On ne sait pas encore si ce courant de sympathie a été bien reçu et accepté. Car il faut savoir qu’Israël et le Liban sont encore formellement en état de guerre, savoir aussi que le mouvement Hizbollah a pris le Liban en otage, comme l’a fait auparavant la Syrie. Ces deux preneurs d’otage sont étroitement liés à l’Iran. Dans de telles circonstances, et compte tenu du climat de réprobations réciproques interlibanaises – personne ne sait encore exactement ce qui s’est passé – les déclarations israéliennes de solidarité ne vont pas trouver de réponses claires déterminées. De qui pourraient-elles venir ?
La Suisse a proposé une « aide immédiate » de 4 millions de CHF. Une aide au Liban, à ce pays qu’on appelle aussi la « Suisse du Moyen-Orient » ! Je ne vais pas argumenter sur le montant : Il y aura des réunions de donateurs visant à réduire les dégâts et soulager les souffrances ; l’ONU va publier ses résolutions ; les reproches faits au Hezbollah vont glisser comme sur un revêtement de téflon et se perdre ; les élites maffieuses du pays vont peut-être même réussir à retirer des profits du désastre. Oui, tout ceci paraît sans espoir, c’est la triste réalité.
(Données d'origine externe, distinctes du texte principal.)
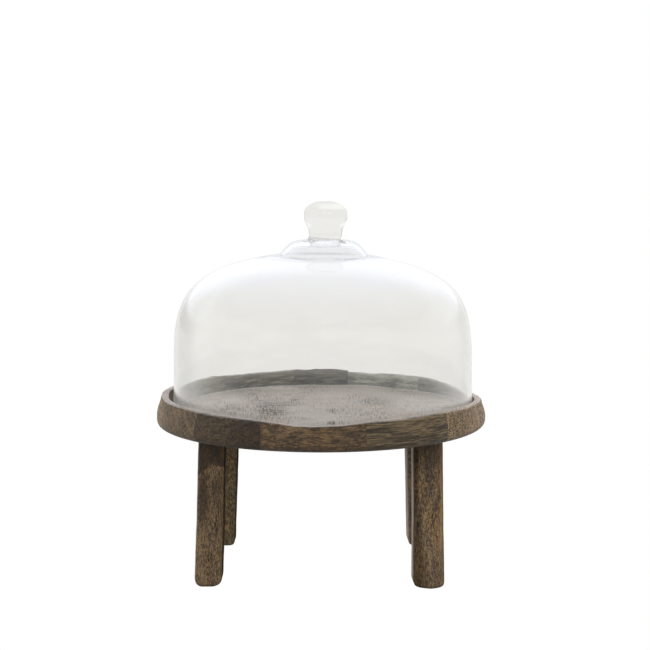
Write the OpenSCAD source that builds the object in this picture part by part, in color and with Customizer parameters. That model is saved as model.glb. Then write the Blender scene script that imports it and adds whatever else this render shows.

Pourtant, le drapeau libanais qui éclaire l’hôtel de ville de Tel Aviv pourrait servir de fanal à un nouvel éclairage de la situation et à une réflexion prospective en Israël : comment désormais envisager les futurs rapports d’Israël avec son voisin ? Malgré la pandémie, malgré les interminables polémiques au sein d’un gouvernement pléthorique, malgré et en dépit de l’hydre du Hizbollah, Israël devrait se montrer capable de proposer quelques concepts clairs sur cette relation à recréer. C’est un moment charnière pour un projet porteur déclarant la fin de l’état de guerre et l’adoption d’un traité de paix. Il faut enfin se rendre compte que ces deux sociétés possèdent entre elles plus de points communs que de sources de friction, contrairement à ce que beaucoup feignent de croire.
Les pensées fugitives peuvent se répandre, ce qu’elles contiennent d’intéressant doit être exploité.


Walter L. Blum, Secrétaire central de l’Association Suisse-Israël.


Cette contribution a été publiée en langue allemande dans l’hebdomadaire juif «Tachles» No.32 en août 2020.